For many average Georgians in equally lousy fiscal straits, on the other hand, the best they're likely to do is qualify for free debt-consolidation advice from the Consumer Credit Counseling Service (recently renamed CredAbility in Atlanta). Other options are more grim: pawning a car title for quick cash, walking away from a house with an "underwater" mortgage, or even bankruptcy.

Certainly, we applaud Deal's blind trust announcement, which stands in stark contrast to Gov. Sonny Perdue's decision to continue managing his businesses while he was supposed to be running the state. Now we know why Perdue was so inactive as a governor — he was too busy looking for opportunities to make a buck.

After eight years of Perdue's questionable real-estate deals, secret loans and inappropriate business meetings with state officials, the public needs assurance that its elected officials are working for it and not using their positions for self-enrichment. (Frankly, that goes double for Deal, who'd already earned a reputation as a guy with few qualms about using his Congressional staff to help boost his business interests.)

We've got a feeling that Deal is going to come out ahead, blind trust notwithstanding. After all, winning elections tends to induce people to give you money. We wouldn't be shocked to see Gainesville Salvage & Disposal and Deal's other businesses flourish while he's in office, even without Deal signing the contracts.

We only hope that Deal will realize his luck and take steps to help less-privileged Georgians battered by the tough economy. Only three years back, there was a move in the state Legislature to bring back the payday loan industry, the most predatory of predatory lenders. We need to ensure that we don't go down that path again. And we know state coffers aren't flush, but there are plenty of folks for whom Georgia's since-repealed Homeowner Tax Relief Credit made a big difference.

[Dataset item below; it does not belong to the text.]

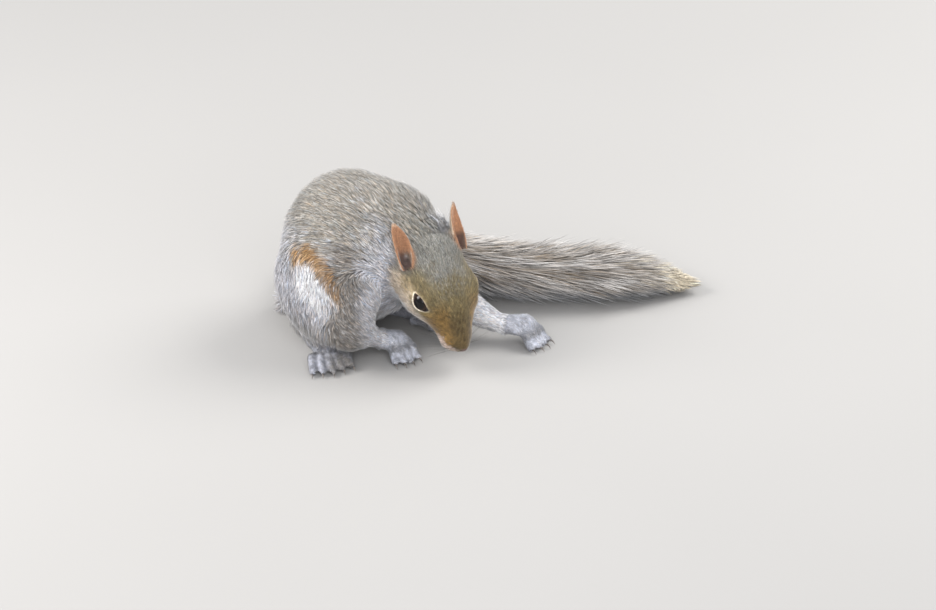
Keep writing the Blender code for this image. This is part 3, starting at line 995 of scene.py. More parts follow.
# ----------------------------------------------------------------------------------------------------- skin
@dataclass
class Skin:
    """One skin over all the flesh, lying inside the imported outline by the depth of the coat.

    Attributes:
        anatomy: Where the parts lie.
        voxel: The size of its mesh.
        grow: How far each part swells first, so that the parts run together.
        tail_radii: Radii of the tail's flesh at its root and tip.
        plain_rounds: How often the broad forms are smoothed.
        fine_rounds: How often everything is smoothed.
        most: About how many triangles it has at most.
        ear_reach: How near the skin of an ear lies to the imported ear.
    """

    anatomy: Anatomy
    voxel: float = 0.72 * MM
    grow: float = 0.45 * MM
    tail_radii: tuple[float, float] = (6.0 * MM, 1.8 * MM)
    plain_rounds: int = 150
    fine_rounds: int = 3
    most: int = 184000
    ear_reach: float = 0.75 * MM
    made: bpy.types.Object = field(init=False)
    points: np.ndarray = field(init=False)
    normals: np.ndarray = field(init=False)
    edges: np.ndarray = field(init=False)
    shares: dict[Part, np.ndarray] = field(init=False)
    lie: np.ndarray = field(init=False)

    def flesh_nodes(self) -> list[str]:
        """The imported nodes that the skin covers."""
        kinds = {part.value for part in Part}
        return sorted(name for name in self.anatomy.frame["nodes"] if name.split("_")[0] in kinds)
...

We're aware that state lawmakers are eyeing an overhaul of Georgia's tax structure, including revisiting the long list of tax breaks and incentives that have been doled out like candy to favored industries. Mindful of having come to near financial ruin himself, Deal should break with his former GOP colleagues in Washington trying to extend tax cuts to their wealthy contributors and instead find ways to look out for the average homeowner struggling to pay the mortgage.